How to Use Business Relationship Graphs to Find Talent

Social networking platforms are valuable tools for marketers and advertisers. Not only do they allow for the targeting of ads along a number of valuable demographic lines, but these sites also offer insight in target customers' networks of relationships.

Your organization may use a similar networking tool to map its suppliers, partners, and competitors. These "business relationship graphs" can be used to identify sales leads, services gaps, and other opportunities for new or improved business operations.

For example, here's one such graph mapping Donald Trump's business relationships.

While recruiting and HR pros may not be involved in – or necessarily aware of – the creation of an organization's business relationship graphs, that's a missed opportunity. These graphs can be excellent sources of new talent.

Using Business Relationship Graphs as Recruiting Tools

"In business, it's important to understand all of your relationships," says Jeremy Bellinghausen, COO of community-based business insight firm Owler. "That means tracking your competitors, customers, partners, prospects, vendors, and suppliers."

Relationships are more important to the average business than ever before, partly because businesses are more interconnected than ever before. Many formerly in-house functions have been outsourced to partners, contractors, and other third parties. Similarly, organizations must connect with vendors to stay abreast of new technologies in their industries. The business relationship graph, which Bellinghausen describes as "a kind of family tree of business relationships," can help an organization keep track of all these relationships.

"The branches of this graph exist in discrete areas: one branch for customer success platforms to manage customers, another for CRMs to manage prospects, a third for finance software to manage billing and finance, a fourth for ATS systems to manage recruiting, and so on and so forth," Bellinghausen explains.

It's a bit complicated, but this generic model might give you a better idea of what we're dealing with:

Mapping out your organization's competitors and other connections shows you where all the talent works – which is especially useful in industries facing talent gaps.

The area of the graph dedicated to mapping relationships with competitors can be particularly useful to recruiters and hiring managers.

"You can use the competitive relationship graph to identify and predict the most suitable future employees," Bellinghausen says. "First, generate a list of ideal companies to hire from, then use that list when scoring applicants. You can apply this method far beyond your top three known and named competitors, extending several dimensions away to competitors that you may not even know of, which grants you access to a wider, deeper pool of candidates. Second, you can feed this list of companies to your recruiters as they reach out to potential candidates through job sites or LinkedIn."

Chasing competitors' talent is one thing, but you don't want to recruit from your own partners or vendors, as that may very well harm your relationships with these organizations. In fact, even poaching competitors' talent can have negative repercussions. That's where the graph comes in.

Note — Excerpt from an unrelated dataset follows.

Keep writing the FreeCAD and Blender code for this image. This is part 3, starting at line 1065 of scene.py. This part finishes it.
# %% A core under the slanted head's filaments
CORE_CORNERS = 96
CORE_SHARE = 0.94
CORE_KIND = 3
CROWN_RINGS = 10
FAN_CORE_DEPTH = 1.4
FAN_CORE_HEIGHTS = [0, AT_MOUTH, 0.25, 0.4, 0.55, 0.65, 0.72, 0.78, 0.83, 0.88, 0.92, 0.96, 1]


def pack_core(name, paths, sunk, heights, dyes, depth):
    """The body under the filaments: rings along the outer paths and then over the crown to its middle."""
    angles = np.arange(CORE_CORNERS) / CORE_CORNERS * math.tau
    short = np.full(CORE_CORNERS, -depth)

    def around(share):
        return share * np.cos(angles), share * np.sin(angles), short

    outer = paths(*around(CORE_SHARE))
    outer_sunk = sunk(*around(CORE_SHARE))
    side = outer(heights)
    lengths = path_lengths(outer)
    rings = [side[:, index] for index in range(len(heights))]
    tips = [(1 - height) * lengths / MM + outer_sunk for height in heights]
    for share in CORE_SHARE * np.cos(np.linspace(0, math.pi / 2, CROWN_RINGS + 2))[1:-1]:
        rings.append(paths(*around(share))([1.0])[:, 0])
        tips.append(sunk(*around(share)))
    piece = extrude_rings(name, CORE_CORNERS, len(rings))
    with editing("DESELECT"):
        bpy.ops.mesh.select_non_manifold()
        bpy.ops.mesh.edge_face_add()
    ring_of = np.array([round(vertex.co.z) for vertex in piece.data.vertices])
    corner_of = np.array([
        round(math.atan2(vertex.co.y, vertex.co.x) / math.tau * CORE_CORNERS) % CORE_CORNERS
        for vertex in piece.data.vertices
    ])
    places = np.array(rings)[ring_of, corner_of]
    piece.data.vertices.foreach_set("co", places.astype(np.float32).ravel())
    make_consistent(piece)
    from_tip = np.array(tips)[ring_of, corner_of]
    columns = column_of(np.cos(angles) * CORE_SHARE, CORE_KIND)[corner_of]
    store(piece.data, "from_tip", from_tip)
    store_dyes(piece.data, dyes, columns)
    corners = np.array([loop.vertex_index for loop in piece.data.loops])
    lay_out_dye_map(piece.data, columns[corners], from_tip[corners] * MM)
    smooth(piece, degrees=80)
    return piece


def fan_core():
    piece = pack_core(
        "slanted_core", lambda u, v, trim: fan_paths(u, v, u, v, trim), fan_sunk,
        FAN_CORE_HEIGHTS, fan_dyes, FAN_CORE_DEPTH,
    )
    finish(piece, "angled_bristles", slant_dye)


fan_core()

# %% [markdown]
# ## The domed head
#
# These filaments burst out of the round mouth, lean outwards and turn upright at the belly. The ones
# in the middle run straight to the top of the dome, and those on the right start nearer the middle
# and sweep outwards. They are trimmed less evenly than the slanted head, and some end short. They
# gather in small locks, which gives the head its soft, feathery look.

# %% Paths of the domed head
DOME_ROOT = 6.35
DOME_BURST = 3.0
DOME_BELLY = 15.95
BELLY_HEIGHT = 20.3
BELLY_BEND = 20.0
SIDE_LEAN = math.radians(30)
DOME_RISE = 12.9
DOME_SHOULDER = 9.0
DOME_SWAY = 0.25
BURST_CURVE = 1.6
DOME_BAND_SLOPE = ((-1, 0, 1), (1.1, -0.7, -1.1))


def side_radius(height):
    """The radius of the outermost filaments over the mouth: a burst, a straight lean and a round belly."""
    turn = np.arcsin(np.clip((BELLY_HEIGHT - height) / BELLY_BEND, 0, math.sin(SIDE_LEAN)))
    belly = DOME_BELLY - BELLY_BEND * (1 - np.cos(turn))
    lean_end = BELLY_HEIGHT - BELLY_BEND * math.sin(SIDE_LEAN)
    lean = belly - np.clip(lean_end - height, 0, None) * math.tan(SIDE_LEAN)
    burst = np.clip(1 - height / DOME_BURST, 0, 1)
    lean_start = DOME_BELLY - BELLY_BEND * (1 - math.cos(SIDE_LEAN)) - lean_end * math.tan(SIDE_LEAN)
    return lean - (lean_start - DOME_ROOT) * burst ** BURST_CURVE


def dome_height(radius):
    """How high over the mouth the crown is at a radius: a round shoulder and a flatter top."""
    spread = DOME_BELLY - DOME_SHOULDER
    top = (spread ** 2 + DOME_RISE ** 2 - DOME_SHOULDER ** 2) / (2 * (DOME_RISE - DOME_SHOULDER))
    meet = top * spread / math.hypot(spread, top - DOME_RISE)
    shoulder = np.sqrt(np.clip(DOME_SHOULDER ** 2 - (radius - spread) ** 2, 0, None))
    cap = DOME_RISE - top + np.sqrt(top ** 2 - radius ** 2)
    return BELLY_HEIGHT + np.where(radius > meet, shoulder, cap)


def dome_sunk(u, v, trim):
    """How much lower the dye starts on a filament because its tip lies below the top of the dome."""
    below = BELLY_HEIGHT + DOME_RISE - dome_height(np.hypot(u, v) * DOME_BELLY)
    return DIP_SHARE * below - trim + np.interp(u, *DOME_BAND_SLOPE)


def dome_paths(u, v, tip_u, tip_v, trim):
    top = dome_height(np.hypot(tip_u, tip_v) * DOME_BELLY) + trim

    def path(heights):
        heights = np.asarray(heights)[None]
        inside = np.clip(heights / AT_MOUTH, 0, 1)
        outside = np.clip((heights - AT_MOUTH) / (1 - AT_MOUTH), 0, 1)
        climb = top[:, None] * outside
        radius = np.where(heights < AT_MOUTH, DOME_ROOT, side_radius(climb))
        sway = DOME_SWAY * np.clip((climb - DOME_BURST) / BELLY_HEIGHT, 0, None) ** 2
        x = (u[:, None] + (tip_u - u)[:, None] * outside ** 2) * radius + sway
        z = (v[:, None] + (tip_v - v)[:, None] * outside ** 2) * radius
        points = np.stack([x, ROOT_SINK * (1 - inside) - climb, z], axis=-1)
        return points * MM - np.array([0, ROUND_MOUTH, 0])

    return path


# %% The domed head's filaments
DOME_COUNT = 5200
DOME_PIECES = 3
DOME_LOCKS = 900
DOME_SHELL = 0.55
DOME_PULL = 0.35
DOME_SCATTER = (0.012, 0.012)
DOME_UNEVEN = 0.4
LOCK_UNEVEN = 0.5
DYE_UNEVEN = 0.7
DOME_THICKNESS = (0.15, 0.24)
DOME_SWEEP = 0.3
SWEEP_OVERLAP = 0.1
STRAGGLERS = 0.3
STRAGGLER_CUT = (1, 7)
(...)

"Every company makes strategic decisions about where it chooses not to recruit from," Bellinghausen says. "The business relationship graph is about discovering the next level of companies – the companies that are similar to your top customers, vendors, and partners, but with which you have no relationship that precludes you from recruiting their talent. This way, you're able to leverage existing relationships without poaching from companies that trust you while also opening new recruiting channels and avenues."

Best Practices for Business Relationship Graph Recruitment

Bellinghausen identifies the following three best practices for this recruitment method:

1. Match, filter, and score applicants based on fit: "Employees are typically a company's best referral source, but having that pool of referrals isn't always possible. Looking at companies similar to yours provides your next great set of hires. These employees will, at a minimum, have relevant experience, but will likely also understand the goals and challenges related to your specific [industry]."

2. Create a list of companies to recruit from: "Recruiters and hiring managers can discover emerging companies and create complete lists of companies to help prioritize and identify candidates. Then, they can reach out to candidates through job sites or LinkedIn."

3. Follow news and intel about companies to determine prime recruiting time: "Recruiters can follow news on companies they are targeting. They can understand the changing dynamics at those companies. Are they going through layoffs? Relocating their headquarters? Acquiring smaller companies? You can look for prompts and triggers to reach out to candidates. If one of your key target companies is struggling or going through turmoil, it's likely that many employees are going to be open to new opportunities."

As with most things, there are right and wrong ways to use the graph. Even in industries with small talent pools, recruiting talent away from other companies is less important than maintaining the health of established relationships.

"Businesses should be careful about which relationships they want to protect when recruiting candidates," Bellinghausen says. "It's important to ensure your recruiting team is aware of your entire business relationship graph – including customers, vendors, partners, and suppliers – and has a view into your active pipeline of prospects."

After all: You don't want to sink a major deal for your organization because you poached from a company that was about to become a client.